King’s drops are very tight and smooth, as the ball transitions from his hand to his leg in the blink of an eye, which is a big part of what makes him so special. It should come as no surprise then, that he’s been blocked only three times in his career, and never the last two seasons. His technique is very consistent.

The Fort Valley State product is a very talented directional kicker, as he puts nasty spin on the ball. The spin he puts on punts is air bending type stuff and has, in part, led to plenty of muffed punts. In the first four games we watched, he forced five muffs.

All that put together makes him lethal, as the distance King puts on punts forces returners to back up, the height he gets makes the ball drop out of the air, and then the spin makes his punts very hard to handle.

He’s also very good when asked to pin teams back inside their 20 when closer to midfield, as he’s accurate too.

One thing that doesn’t get talked about much is the confidence with which Marquette kicks, he simply isn’t afraid of elite returners as he can boot it so far that he makes life miserable with his spin and direction.

He’s often been one of the Raiders’ game-ball worthy players and even compared to Hall of Famer Ray Guy.

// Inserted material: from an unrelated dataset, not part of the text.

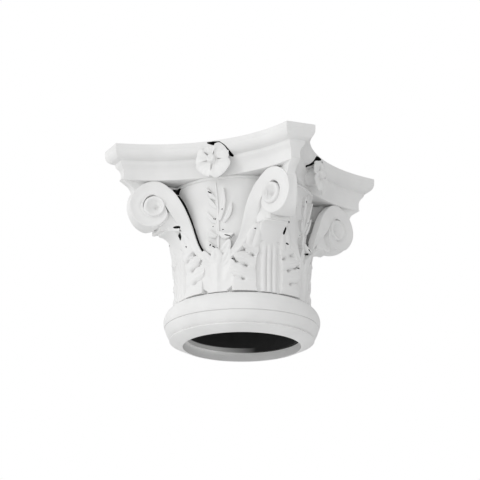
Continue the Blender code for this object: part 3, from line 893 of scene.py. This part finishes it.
def painted_shade_inside():
    """The rough near-black coat inside the hollow and in the deep cuts of the moulding: painted shade,
    standing in for the dark in them.
    """
    material = bpy.data.materials.new("painted_shade_inside")
    material.use_nodes = True
    tree = material.node_tree
    shader = tree.nodes["Principled BSDF"]
    shader.inputs["Roughness"].default_value = 0.9
    place = node(tree, "ShaderNodeTexCoord")
    patches = node(tree, "ShaderNodeTexNoise", Scale=40.0, Detail=6.0, Roughness=0.6)
    tones = node(tree, "ShaderNodeValToRGB")
    tones.color_ramp.elements[0].color = (0.006, 0.006, 0.006, 1)
    tones.color_ramp.elements[1].color = (0.022, 0.022, 0.022, 1)
    rough = node(tree, "ShaderNodeBump", Strength=0.5, Distance=0.002)
    tree.links.new(place.outputs["Object"], patches.inputs["Vector"])
    tree.links.new(patches.outputs["Fac"], tones.inputs["Fac"])
    # A pale band low in the passage, on the left side only: painted light, for the side of the mouth that
    # the lamps reach.
    where = node(tree, "ShaderNodeSeparateXYZ")
    depth = node(tree, "ShaderNodeMapRange")
    depth.inputs["From Min"].default_value = 0.0255
    depth.inputs["From Max"].default_value = 0.0235
    side = node(tree, "ShaderNodeMapRange")
    side.inputs["From Min"].default_value = -0.012
    side.inputs["From Max"].default_value = -0.085
    painted_light_share = node(tree, "ShaderNodeMath", operation="MULTIPLY")
    mix = node(tree, "ShaderNodeMixRGB")
    mix.inputs["Color2"].default_value = (0.74, 0.74, 0.73, 1)
    tree.links.new(place.outputs["Object"], where.inputs["Vector"])
    tree.links.new(where.outputs["Z"], depth.inputs["Value"])
    tree.links.new(where.outputs["X"], side.inputs["Value"])
    tree.links.new(depth.outputs["Result"], painted_light_share.inputs[0])
    tree.links.new(side.outputs["Result"], painted_light_share.inputs[1])
    tree.links.new(painted_light_share.outputs["Value"], mix.inputs["Fac"])
    tree.links.new(tones.outputs["Color"], mix.inputs["Color1"])
    tree.links.new(mix.outputs["Color"], shader.inputs["Base Color"])
    tree.links.new(patches.outputs["Fac"], rough.inputs["Height"])
    tree.links.new(rough.outputs["Normal"], shader.inputs["Normal"])
    return material


bore = [(0.0, -cut_beyond), (socket_radius, -cut_beyond)]
bore += [(socket_radius, socket_depth), (passage_radius, socket_depth)]
bore += [(passage_radius, passage_start), (passage_radius, passage_end)]
bore += [(chamber_radius, abacus_bottom - chamber_wall), (chamber_radius, capital_height - chamber_wall)]
bore += [(passage_radius, capital_height - chamber_wall), (passage_radius, capital_height + cut_beyond)]
bore += [(0.0, capital_height + cut_beyond)]
# The hollow's walls above the socket get the near-black coat: painted shade for the dark inside.
hollow = painted_shade_cut(solid("hollow", spun(bore, 96)), painted_shade_above)
# The second material is the near-black painted shade for the inside and the deep cuts.
paint, painted_shade_coat = white_paint(), painted_shade_inside()
# The slots behind the petals get the near-black coat: painted shade for the dark in them.
slots = at_sides([painted_shade_cut(slot(1, long_slot)), painted_shade_cut(slot(1, short_slot))], (0, 2))
slots += at_sides([painted_shade_cut(slot(-1, long_slot)), painted_shade_cut(slot(-1, short_slot))], (1, 3))
# The gaps behind the stalks and the drilled eyes get the near-black coat: painted shade for their dark.
gaps = [painted_shade_cut(solid("undercut", undercut(side))) for side in (1, -1)]
gaps += [painted_shade_cut(drilled(*eye)) for eye in drilled_eyes]
fuse(casting, [abacus] + at_sides(carved), "UNION")
fuse(casting, slots + at_sides(gaps), "DIFFERENCE")
fuse(casting, at_sides(flower), "UNION")
fuse(casting, [hollow], "DIFFERENCE")
casting.data.validate()
casting.data.shade_smooth()
casting.data.set_sharp_from_angle(angle=radians(38))
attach(casting, "root")
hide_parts("capital")

# The studio
# The capital hangs in a pale room, as it sits on its column above the eye: the camera looks up at
# it from in front and to the right, and soft light comes from the left, the front and below.
floor_level, floor_size = -1.55, 14
bm = bmesh.new()
bmesh.ops.create_grid(bm, x_segments=1, y_segments=1, size=floor_size)
bmesh.ops.translate(bm, vec=(0, 0, floor_level), verts=bm.verts)
floor_mesh = bpy.data.meshes.new("floor")
bm.to_mesh(floor_mesh)
bm.free()
floor = bpy.data.objects.new("floor", floor_mesh)
bpy.context.scene.collection.objects.link(floor)
pale = bpy.data.materials.new("pale_floor")
pale.use_nodes = True
pale.node_tree.nodes["Principled BSDF"].inputs["Base Color"].default_value = (0.9, 0.9, 0.9, 1)
pale.node_tree.nodes["Principled BSDF"].inputs["Roughness"].default_value = 0.8
floor_mesh.materials.append(pale)

camera_azimuth = 0.3725
camera_distance = 4.5121
camera_height = -1.1604
camera_yaw = -0.3733
camera_pitch = 0.2956
photo_size, focal_pixels, sensor_width = 480, 2438.37, 36.0
lens = bpy.data.cameras.new("camera")
lens.sensor_width = sensor_width
lens.lens = focal_pixels / photo_size * sensor_width
camera = bpy.data.objects.new("camera", lens)
bpy.context.scene.collection.objects.link(camera)
camera_side, camera_front = camera_distance * sin(camera_azimuth), camera_distance * cos(camera_azimuth)
camera.location = (camera_side, -camera_front, camera_height)
level_ahead = cos(camera_pitch)
ahead = Vector((sin(camera_yaw) * level_ahead, cos(camera_yaw) * level_ahead, sin(camera_pitch)))
camera.rotation_euler = ahead.to_track_quat("-Z", "Y").to_euler()
bpy.context.scene.camera = camera
lit_point = Vector((0, 0, 0.2))


def soft_light(name, place, size, power):
    """A square lamp that looks at the middle of the capital."""
    lamp = bpy.data.lights.new(name, "AREA")
    lamp.size = size
    lamp.energy = power
    light = bpy.data.objects.new(name, lamp)
    bpy.context.scene.collection.objects.link(light)
    light.location = place
    light.rotation_euler = (lit_point - Vector(place)).to_track_quat("-Z", "Y").to_euler()


soft_light("key", (-2.4, -3.4, 1.6), 1.2, 15)
soft_light("low fill", (-0.6, -2.8, -1.35), 1.6, 12)
world = bpy.data.worlds.new("pale_room")
bpy.context.scene.world = world
world.use_nodes = True
tree = world.node_tree
room = tree.nodes["Background"]
room_light = 0.785
# The room is palest to the left and in front, and the backdrop itself is plain white.
way = tree.nodes.new("ShaderNodeTexCoord")
lean = node(tree, "ShaderNodeVectorMath", operation="DOT_PRODUCT")
lean.inputs[1].default_value = (-0.17, -0.26, -0.05)
level = node(tree, "ShaderNodeMath", operation="ADD")
level.inputs[1].default_value = room_light
backdrop = node(tree, "ShaderNodeBackground", Strength=1.0)
seen = tree.nodes.new("ShaderNodeLightPath")
choose = tree.nodes.new("ShaderNodeMixShader")
tree.links.new(way.outputs["Generated"], lean.inputs[0])
tree.links.new(lean.outputs["Value"], level.inputs[0])
tree.links.new(level.outputs["Value"], room.inputs["Strength"])
tree.links.new(seen.outputs["Is Camera Ray"], choose.inputs["Fac"])
tree.links.new(room.outputs["Background"], choose.inputs[1])
tree.links.new(backdrop.outputs["Background"], choose.inputs[2])
tree.links.new(choose.outputs["Shader"], tree.nodes["World Output"].inputs["Surface"])
room.inputs["Color"].default_value = (1, 1, 1, 1)
backdrop.inputs["Color"].default_value = (1, 1, 1, 1)
bpy.context.scene.view_settings.view_transform = "Standard"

Because of his leg, King doesn’t necessarily approach things like other punters. He doesn’t always aim to go out of bounds, nor does he have many downed kicks. He dares returners to make bad decisions, and while this mostly works out, King maybe trusts his leg too much at times.

While he’s a very consistent punter, he will have a few line drives, which can cause him to get in trouble when he’s so confident and dares returners.

Comparing him to Dixon, he’s obviously older and not nearly as big. He also doesn’t have the ability Dixon has to execute fake punts—an area in which the Broncos young punter wasn’t used nearly enough.

Maybe King’s biggest weakness and a possible reason he was let go by the Raiders, is his antics on the field that have led to penalties in the past. With only a few opportunities every game to leave his mark, he can’t be getting flagged, plain and simple.


Dixon was picked up as a much cheaper option to Britton Colquitt, which shouldn’t be forgotten. Now only two seasons later, the Broncos have managed to get a younger, better, and more importantly cheaper alternative to Colquitt, all while having to commit fewer contract years to King.

When you look at the transaction that way, it’s a hell of a deal for Denver, as they’re only paying King $2 million per season, making him the 15th-highest paid punter in the league, when he’s clearly a top-five player—at the very worst—at his position.

At altitude, King should be that much more dangerous, something he explained himself here. Just look at this 68-yard bomb he unleashed at Mile High and think of what he could do regularly with the Orange and Blue.

Sure, he’s only a punter, but King is pretty special at what he does, and he should make the special teams unit must-see TV all of a sudden.